The second pillar is scholarships for the children of SEAL veterans. I personally have a 15-year-old daughter and I did 30 years in the military and I missed probably 2/3 of her life while deployed into arduous areas. So, it means a lot to me that we have scholarships for the children.
The third pillar focuses on history and heritage. To support that, we have a variety of event programming, get-togethers, and such—including two reunions a year that are a great chance for the guys to get together and see teammates they haven’t seen in a while and to celebrate life because, once again, in this profession, you might see your buddy at one reunion, then never see him again. So, we honor our history and heritage.
It’s great to see the young guys right now who are presently serving in Iraq together with the gentlemen who have served in World War II, Korea, Vietnam, and other conflicts. It’s great to remember your past and your legacy.
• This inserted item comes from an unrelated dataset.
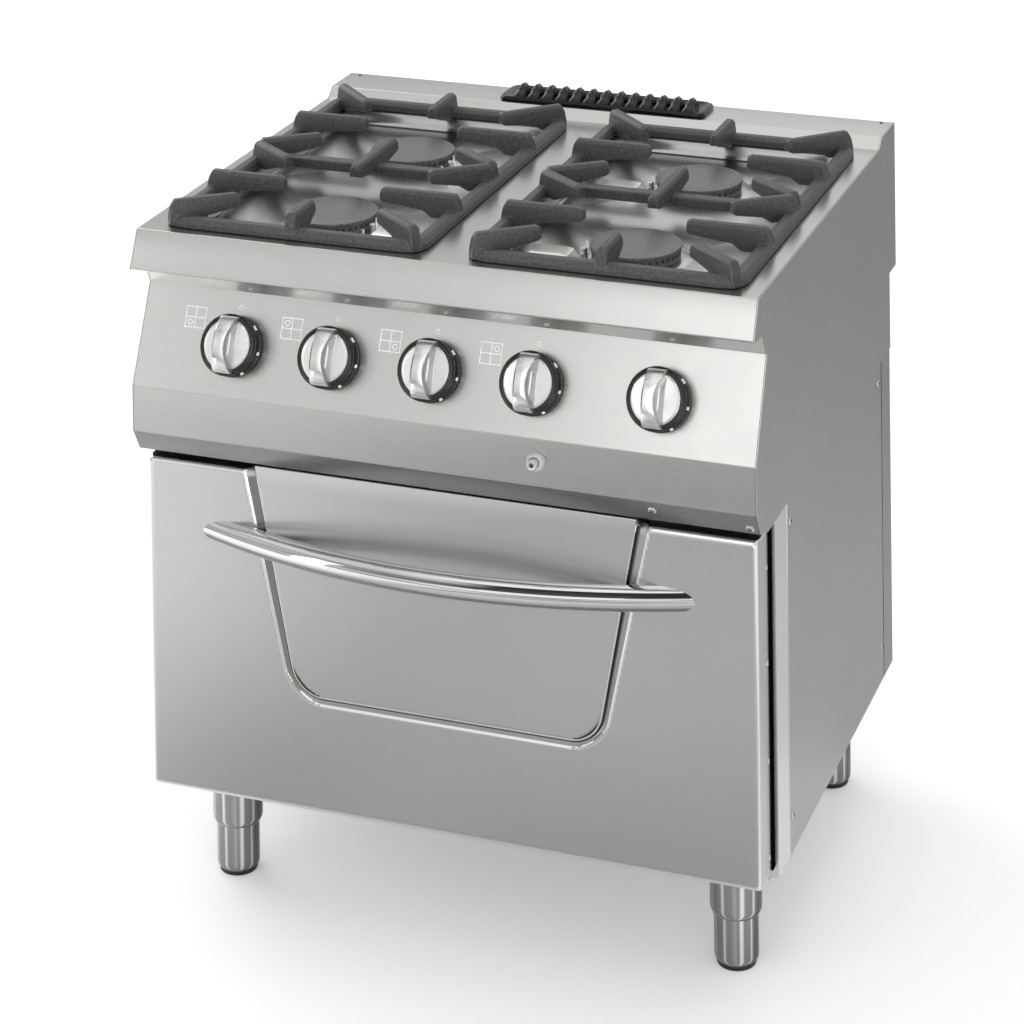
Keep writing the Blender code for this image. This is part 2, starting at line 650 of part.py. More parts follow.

That’s the reasoning behind our third pillar: To ensure that that is never lost.
The guys today understand that they’re part of a legacy—it’s not just you—it’s also the guys who served before you. And those are the three main pillars of the UDT-SEAL Association.
What was it like being a Navy SEAL during your career?
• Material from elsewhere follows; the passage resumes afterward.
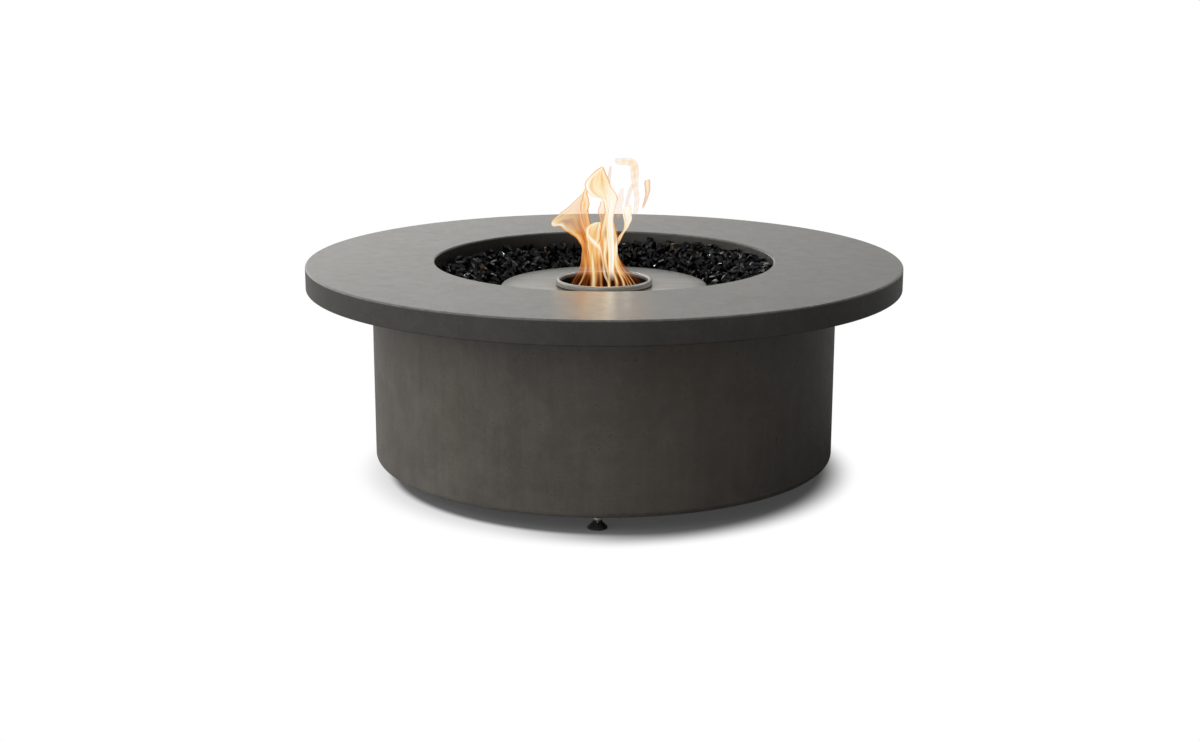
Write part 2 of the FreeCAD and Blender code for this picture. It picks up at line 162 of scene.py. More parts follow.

I truly enjoyed it, and when you find something you truly enjoy, it’s not work to you. The thing about being a SEAL is that no two days are alike. You’re either training or deploying to different areas, different countries, different regions doing different missions. So it was always fun for me and I always took great satisfaction that we’re the tip of the spear when it comes to our nation’s national security.
What was your retirement transition from the SEALs like?
I was truly blessed. When I was getting ready to retire, about six months out, I was still trying to figure out what I wanted to be when I grow up. Then I was approached by the UDT-SEAL Association and they told me they’d like to bring me on board as an operations officer. You know: jack-of-all-trades, master of none.
But it worked out perfect for me because it allowed me to continue to serve, not necessarily downrange, but I’m serving those that are serving downrange. I had a long career, pre-911, post-911, peacetime, wartime. I was able to see what I needed as a service member and then carry that into: What can I do for other service members and people just like me.